**Dataset extract:**
———

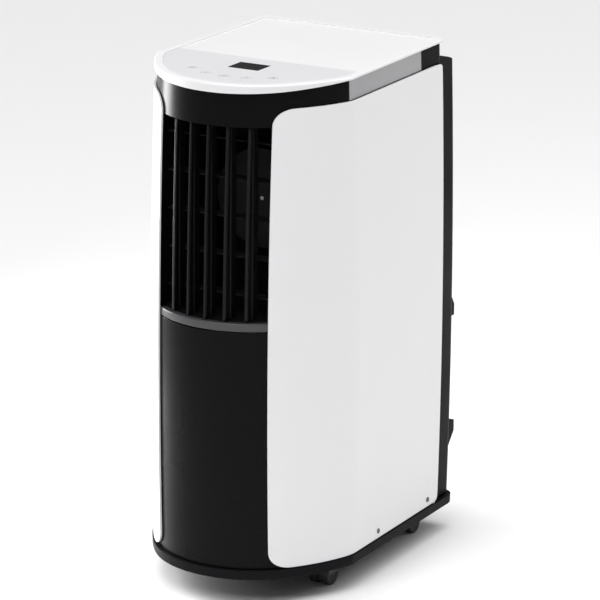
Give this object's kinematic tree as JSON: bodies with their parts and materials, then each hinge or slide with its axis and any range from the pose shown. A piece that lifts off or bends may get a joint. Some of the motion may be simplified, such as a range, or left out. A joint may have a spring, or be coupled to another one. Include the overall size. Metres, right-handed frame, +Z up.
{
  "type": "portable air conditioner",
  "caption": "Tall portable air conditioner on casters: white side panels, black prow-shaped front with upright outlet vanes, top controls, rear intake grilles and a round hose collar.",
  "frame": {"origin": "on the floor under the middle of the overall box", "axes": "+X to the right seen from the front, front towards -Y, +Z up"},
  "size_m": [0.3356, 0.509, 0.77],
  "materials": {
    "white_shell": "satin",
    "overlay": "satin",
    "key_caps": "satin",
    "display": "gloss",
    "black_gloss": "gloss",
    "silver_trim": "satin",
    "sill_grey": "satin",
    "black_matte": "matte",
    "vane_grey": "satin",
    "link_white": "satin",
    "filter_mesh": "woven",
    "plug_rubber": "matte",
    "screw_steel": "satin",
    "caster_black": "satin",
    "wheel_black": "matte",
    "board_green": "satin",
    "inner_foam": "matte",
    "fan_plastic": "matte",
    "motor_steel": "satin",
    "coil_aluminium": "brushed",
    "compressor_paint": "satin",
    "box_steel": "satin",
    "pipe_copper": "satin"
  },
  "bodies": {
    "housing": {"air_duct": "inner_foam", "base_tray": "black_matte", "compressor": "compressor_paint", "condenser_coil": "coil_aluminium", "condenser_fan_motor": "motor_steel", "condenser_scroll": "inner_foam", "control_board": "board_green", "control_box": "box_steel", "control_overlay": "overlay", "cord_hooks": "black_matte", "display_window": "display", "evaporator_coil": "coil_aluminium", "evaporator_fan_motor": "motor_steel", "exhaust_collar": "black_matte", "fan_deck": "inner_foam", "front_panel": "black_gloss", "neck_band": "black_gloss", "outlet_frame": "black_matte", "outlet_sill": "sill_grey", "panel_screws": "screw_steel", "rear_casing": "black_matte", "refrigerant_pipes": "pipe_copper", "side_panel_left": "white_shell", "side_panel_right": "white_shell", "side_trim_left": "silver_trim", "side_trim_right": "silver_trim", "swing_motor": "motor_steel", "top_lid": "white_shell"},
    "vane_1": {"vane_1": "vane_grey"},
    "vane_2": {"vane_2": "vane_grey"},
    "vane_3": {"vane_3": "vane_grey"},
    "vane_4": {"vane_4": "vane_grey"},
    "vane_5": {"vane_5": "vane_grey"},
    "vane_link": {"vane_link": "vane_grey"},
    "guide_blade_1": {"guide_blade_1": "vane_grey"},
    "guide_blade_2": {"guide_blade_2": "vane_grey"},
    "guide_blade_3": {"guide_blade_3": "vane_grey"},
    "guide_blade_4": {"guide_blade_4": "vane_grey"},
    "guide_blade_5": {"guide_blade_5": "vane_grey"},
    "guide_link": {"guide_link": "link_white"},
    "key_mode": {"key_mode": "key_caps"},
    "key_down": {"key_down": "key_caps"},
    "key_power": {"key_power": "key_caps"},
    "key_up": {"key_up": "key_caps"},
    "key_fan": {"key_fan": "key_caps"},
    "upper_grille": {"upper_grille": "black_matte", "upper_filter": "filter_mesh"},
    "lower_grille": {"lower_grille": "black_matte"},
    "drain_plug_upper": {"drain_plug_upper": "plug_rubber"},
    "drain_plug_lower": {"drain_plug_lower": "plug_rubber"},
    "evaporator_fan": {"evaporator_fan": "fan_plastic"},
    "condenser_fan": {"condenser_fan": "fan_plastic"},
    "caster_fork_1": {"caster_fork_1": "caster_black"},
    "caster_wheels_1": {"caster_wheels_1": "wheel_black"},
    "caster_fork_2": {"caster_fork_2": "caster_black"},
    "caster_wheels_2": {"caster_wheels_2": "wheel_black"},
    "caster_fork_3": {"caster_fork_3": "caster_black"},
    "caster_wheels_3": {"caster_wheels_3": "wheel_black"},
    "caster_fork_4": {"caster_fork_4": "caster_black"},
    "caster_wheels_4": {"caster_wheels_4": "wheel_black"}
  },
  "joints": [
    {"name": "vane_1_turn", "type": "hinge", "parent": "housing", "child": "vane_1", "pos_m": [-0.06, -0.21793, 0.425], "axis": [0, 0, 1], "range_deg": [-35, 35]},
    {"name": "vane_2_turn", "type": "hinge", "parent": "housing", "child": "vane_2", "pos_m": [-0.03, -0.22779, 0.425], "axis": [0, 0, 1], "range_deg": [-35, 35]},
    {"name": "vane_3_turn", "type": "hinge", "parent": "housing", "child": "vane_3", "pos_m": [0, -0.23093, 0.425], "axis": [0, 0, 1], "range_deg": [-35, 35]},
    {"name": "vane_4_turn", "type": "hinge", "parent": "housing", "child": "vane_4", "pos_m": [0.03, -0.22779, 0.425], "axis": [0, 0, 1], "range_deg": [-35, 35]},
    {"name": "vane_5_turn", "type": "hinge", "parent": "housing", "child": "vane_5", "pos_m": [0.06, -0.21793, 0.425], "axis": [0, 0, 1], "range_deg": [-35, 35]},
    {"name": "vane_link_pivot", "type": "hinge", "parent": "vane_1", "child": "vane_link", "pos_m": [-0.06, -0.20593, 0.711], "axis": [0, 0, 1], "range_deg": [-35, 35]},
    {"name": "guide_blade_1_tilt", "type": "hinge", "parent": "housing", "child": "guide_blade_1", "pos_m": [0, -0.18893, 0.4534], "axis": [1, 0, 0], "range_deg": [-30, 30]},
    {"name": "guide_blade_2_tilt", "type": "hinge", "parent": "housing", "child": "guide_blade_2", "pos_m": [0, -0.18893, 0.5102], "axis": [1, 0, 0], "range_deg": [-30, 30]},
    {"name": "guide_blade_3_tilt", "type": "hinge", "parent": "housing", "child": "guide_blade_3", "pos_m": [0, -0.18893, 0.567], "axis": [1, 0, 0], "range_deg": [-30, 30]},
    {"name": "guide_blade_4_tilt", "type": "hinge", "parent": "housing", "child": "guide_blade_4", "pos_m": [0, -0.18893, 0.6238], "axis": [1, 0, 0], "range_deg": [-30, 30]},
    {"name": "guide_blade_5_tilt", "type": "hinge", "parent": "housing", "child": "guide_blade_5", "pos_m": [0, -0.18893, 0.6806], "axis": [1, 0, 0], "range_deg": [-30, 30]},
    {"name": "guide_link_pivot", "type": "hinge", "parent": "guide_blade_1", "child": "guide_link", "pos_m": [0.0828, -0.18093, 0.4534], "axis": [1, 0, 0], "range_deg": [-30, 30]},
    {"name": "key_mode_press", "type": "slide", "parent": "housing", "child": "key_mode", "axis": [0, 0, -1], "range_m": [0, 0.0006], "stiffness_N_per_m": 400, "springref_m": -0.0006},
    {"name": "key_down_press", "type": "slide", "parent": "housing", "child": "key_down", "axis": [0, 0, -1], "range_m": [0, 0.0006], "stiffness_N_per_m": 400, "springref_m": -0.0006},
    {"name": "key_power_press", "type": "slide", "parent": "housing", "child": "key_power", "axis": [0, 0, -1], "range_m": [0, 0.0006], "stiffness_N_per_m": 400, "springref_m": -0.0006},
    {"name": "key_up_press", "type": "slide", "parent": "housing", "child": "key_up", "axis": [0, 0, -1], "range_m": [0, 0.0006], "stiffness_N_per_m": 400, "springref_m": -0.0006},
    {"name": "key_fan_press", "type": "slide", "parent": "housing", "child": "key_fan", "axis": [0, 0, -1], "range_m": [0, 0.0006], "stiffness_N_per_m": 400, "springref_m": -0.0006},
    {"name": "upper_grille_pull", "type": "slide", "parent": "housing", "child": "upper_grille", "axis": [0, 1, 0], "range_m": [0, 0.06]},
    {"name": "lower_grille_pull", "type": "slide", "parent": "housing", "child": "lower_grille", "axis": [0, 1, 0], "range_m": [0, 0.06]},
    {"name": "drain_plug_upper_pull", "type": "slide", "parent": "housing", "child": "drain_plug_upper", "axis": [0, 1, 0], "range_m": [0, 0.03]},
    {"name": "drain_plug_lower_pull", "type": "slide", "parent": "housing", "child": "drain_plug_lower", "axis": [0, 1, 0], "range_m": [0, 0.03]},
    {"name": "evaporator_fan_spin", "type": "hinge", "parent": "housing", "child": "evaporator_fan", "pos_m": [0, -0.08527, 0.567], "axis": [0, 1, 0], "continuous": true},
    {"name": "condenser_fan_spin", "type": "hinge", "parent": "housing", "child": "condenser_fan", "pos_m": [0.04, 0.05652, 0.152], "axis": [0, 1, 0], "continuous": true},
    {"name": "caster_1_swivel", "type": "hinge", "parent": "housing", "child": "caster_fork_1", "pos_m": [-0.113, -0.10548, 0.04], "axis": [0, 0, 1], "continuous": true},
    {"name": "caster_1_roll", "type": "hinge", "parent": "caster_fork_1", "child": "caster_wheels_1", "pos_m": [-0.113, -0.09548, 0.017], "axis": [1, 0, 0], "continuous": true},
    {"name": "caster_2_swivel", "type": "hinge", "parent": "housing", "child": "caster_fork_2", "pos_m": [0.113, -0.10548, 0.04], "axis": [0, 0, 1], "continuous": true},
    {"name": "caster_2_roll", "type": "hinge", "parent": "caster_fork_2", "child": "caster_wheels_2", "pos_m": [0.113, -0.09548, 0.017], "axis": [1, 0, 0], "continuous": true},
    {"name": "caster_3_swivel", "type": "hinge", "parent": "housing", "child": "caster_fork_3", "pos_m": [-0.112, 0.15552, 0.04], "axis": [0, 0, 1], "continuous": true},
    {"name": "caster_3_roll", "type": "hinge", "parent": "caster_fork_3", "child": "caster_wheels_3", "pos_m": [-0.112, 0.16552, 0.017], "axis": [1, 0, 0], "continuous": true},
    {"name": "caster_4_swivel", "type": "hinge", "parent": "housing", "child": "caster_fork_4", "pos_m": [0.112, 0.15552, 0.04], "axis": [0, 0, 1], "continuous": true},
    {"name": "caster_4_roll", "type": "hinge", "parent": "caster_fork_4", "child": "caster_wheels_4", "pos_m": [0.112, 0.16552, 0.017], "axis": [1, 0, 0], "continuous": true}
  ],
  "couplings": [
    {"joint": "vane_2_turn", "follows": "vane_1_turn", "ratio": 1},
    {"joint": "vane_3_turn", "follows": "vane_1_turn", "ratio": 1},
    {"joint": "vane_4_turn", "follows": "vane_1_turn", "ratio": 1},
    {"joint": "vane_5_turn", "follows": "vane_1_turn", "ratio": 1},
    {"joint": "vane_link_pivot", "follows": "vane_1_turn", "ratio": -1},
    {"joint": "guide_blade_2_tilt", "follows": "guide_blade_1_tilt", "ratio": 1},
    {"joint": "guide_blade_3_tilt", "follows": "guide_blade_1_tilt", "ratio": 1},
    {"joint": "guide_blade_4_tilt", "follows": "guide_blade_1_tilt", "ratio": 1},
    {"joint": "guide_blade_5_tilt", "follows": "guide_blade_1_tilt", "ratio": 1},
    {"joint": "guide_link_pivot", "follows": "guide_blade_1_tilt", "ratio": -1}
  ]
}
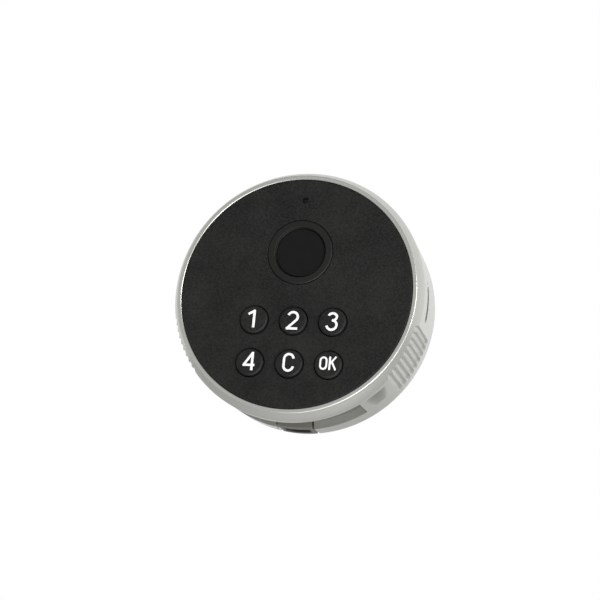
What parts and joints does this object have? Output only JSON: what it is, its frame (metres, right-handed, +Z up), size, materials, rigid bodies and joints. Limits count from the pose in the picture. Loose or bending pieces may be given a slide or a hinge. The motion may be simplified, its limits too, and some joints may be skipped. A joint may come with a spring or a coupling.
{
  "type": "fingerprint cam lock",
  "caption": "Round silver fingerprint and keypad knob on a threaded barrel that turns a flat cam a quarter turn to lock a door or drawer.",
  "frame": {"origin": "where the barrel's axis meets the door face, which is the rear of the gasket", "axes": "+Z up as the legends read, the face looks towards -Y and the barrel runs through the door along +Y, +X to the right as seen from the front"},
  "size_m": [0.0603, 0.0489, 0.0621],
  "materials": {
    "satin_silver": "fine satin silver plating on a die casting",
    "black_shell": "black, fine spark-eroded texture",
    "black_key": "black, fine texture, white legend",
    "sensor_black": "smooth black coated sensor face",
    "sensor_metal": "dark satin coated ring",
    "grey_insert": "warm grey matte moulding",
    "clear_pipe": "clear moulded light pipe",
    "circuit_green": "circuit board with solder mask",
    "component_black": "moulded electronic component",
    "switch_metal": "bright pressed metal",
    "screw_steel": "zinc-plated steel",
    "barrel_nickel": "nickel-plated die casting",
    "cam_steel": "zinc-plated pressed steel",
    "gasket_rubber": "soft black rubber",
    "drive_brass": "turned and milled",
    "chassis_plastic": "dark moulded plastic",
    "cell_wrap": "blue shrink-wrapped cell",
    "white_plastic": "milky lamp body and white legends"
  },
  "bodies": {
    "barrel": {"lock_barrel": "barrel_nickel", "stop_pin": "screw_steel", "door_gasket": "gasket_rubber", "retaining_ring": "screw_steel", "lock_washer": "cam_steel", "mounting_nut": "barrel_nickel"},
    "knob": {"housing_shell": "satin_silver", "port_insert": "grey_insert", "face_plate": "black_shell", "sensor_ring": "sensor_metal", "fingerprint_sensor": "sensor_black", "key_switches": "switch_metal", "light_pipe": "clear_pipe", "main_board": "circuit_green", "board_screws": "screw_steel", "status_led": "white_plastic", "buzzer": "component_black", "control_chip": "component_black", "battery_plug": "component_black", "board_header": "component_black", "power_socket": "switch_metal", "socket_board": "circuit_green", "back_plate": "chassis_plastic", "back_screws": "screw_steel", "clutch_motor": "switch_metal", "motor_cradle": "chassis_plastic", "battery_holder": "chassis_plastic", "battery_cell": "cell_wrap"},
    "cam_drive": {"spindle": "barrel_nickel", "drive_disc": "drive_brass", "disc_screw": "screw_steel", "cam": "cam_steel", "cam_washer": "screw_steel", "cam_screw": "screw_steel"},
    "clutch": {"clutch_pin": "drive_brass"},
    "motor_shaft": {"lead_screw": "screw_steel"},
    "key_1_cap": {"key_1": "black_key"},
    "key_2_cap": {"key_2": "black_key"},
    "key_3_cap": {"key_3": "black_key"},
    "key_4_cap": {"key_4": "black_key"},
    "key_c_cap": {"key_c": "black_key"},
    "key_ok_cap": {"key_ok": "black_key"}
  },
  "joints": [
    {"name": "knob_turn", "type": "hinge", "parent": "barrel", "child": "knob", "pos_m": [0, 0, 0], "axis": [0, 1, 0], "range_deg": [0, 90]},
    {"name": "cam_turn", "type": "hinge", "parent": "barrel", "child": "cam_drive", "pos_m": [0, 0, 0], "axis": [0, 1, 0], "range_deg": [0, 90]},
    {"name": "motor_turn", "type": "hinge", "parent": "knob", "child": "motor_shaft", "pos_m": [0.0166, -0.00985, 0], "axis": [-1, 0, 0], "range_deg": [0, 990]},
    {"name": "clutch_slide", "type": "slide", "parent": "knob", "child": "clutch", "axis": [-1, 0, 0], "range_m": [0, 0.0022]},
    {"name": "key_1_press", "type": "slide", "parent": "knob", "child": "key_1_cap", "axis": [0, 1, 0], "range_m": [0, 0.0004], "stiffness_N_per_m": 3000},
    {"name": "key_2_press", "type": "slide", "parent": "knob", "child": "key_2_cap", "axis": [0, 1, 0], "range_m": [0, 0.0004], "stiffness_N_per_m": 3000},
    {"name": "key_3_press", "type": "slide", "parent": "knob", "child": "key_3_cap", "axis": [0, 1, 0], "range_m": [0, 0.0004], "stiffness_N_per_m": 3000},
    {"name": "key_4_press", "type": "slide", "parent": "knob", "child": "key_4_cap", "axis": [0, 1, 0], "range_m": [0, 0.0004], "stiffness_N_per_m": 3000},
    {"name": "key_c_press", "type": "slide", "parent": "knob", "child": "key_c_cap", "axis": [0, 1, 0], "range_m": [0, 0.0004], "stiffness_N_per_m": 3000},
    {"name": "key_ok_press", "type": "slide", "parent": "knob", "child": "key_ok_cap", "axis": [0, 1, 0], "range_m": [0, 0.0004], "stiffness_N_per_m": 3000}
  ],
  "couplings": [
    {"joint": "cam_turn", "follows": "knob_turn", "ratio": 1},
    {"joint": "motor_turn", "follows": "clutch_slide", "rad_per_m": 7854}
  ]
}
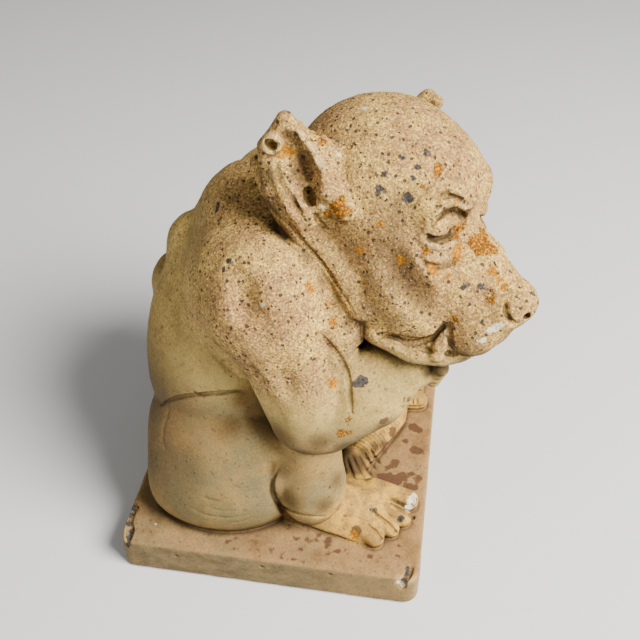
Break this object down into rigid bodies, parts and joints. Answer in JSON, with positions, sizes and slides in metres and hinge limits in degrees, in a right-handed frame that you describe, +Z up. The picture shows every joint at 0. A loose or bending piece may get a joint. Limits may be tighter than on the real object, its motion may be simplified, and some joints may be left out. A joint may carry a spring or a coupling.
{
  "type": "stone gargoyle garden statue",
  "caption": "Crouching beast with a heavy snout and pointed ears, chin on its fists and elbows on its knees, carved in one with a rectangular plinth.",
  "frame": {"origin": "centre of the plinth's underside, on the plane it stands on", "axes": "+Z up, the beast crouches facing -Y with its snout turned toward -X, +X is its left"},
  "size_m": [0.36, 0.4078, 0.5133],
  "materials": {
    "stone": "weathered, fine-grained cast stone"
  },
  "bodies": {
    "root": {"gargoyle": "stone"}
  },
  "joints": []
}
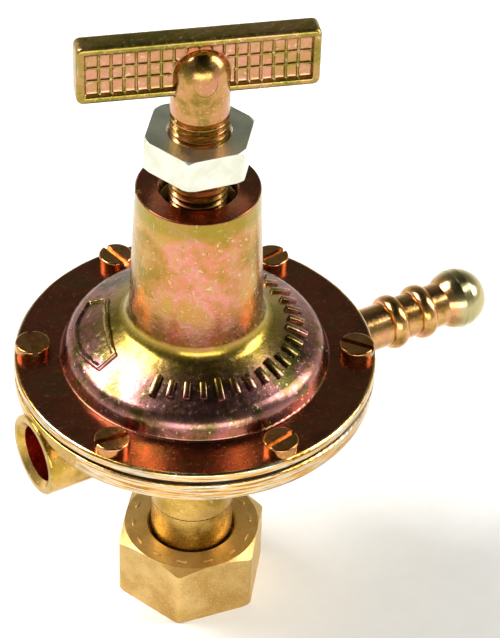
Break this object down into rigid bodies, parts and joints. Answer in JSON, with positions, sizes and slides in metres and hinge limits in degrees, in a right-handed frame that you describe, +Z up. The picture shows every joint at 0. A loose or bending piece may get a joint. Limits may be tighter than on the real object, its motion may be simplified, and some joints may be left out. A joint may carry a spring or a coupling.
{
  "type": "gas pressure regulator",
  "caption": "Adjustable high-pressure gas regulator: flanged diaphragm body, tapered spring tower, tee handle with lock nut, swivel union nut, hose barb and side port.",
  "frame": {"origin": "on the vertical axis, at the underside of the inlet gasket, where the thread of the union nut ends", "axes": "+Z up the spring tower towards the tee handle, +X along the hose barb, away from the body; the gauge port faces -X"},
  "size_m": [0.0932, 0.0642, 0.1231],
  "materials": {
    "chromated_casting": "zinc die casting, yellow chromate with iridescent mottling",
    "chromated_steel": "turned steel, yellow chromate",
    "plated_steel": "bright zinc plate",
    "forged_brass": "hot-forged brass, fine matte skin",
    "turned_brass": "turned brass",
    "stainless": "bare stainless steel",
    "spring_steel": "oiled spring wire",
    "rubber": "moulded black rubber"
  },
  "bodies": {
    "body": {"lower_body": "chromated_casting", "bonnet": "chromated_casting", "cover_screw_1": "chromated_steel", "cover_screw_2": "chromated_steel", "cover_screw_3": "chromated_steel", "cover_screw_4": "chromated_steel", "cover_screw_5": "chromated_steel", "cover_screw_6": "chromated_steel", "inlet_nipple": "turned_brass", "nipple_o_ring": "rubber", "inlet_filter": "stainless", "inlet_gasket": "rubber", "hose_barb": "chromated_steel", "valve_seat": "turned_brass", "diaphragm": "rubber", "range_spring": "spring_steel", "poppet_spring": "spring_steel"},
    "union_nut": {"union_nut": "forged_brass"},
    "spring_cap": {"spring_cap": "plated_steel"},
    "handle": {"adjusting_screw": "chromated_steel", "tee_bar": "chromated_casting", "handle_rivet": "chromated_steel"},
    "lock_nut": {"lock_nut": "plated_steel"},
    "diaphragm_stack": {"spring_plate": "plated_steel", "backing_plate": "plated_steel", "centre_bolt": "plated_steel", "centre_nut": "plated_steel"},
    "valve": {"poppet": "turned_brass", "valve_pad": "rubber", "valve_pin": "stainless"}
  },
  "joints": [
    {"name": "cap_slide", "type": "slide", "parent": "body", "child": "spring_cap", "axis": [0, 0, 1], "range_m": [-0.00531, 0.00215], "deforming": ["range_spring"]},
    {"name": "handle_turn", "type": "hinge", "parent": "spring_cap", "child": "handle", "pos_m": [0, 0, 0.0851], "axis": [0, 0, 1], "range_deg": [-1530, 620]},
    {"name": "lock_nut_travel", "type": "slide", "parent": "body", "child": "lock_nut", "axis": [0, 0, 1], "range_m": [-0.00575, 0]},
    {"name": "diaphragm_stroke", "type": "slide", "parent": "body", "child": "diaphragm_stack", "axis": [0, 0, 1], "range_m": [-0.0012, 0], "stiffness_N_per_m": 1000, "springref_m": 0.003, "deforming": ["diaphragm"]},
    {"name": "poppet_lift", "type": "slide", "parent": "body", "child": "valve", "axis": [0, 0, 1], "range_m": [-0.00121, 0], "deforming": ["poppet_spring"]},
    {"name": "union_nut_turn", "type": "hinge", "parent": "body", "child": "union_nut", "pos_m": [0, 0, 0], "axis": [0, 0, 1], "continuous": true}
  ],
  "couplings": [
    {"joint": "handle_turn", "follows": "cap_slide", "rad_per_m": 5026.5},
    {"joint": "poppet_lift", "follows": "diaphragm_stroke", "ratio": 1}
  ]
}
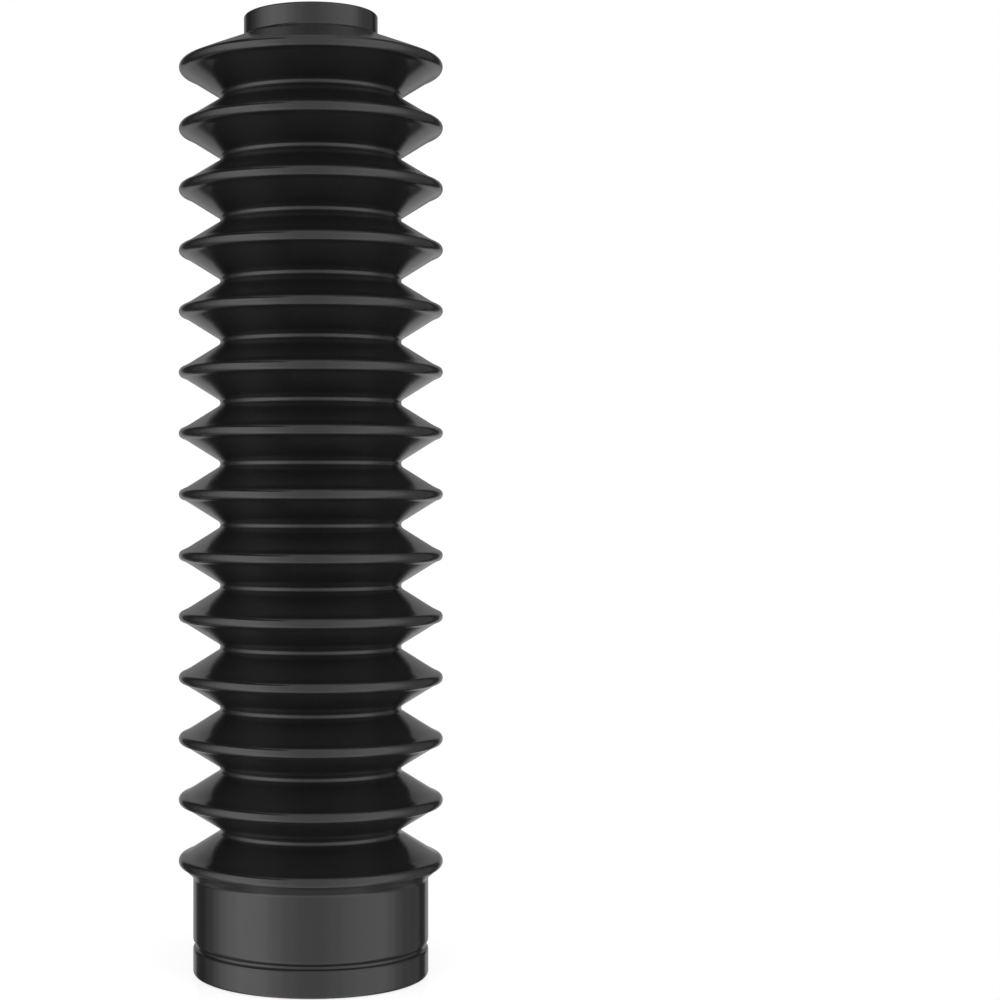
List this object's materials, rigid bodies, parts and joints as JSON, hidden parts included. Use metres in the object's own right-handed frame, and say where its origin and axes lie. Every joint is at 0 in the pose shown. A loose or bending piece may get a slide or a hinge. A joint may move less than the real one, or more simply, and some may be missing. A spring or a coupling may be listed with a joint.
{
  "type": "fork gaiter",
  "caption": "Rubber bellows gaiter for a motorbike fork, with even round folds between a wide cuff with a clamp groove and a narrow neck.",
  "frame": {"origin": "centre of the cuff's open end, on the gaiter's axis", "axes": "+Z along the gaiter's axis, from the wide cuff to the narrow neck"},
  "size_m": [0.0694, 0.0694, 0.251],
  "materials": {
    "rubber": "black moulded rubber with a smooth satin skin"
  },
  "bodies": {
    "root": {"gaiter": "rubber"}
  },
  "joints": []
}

———

**The exercise:**
Exact repetition is required for the lines from the one that contains "List this object's" through the final line; leave out everything else.

**Final result:**
List this object's materials, rigid bodies, parts and joints as JSON, hidden parts included. Use metres in the object's own right-handed frame, and say where its origin and axes lie. Every joint is at 0 in the pose shown. A loose or bending piece may get a slide or a hinge. A joint may move less than the real one, or more simply, and some may be missing. A spring or a coupling may be listed with a joint.
{
  "type": "fork gaiter",
  "caption": "Rubber bellows gaiter for a motorbike fork, with even round folds between a wide cuff with a clamp groove and a narrow neck.",
  "frame": {"origin": "centre of the cuff's open end, on the gaiter's axis", "axes": "+Z along the gaiter's axis, from the wide cuff to the narrow neck"},
  "size_m": [0.0694, 0.0694, 0.251],
  "materials": {
    "rubber": "black moulded rubber with a smooth satin skin"
  },
  "bodies": {
    "root": {"gaiter": "rubber"}
  },
  "joints": []
}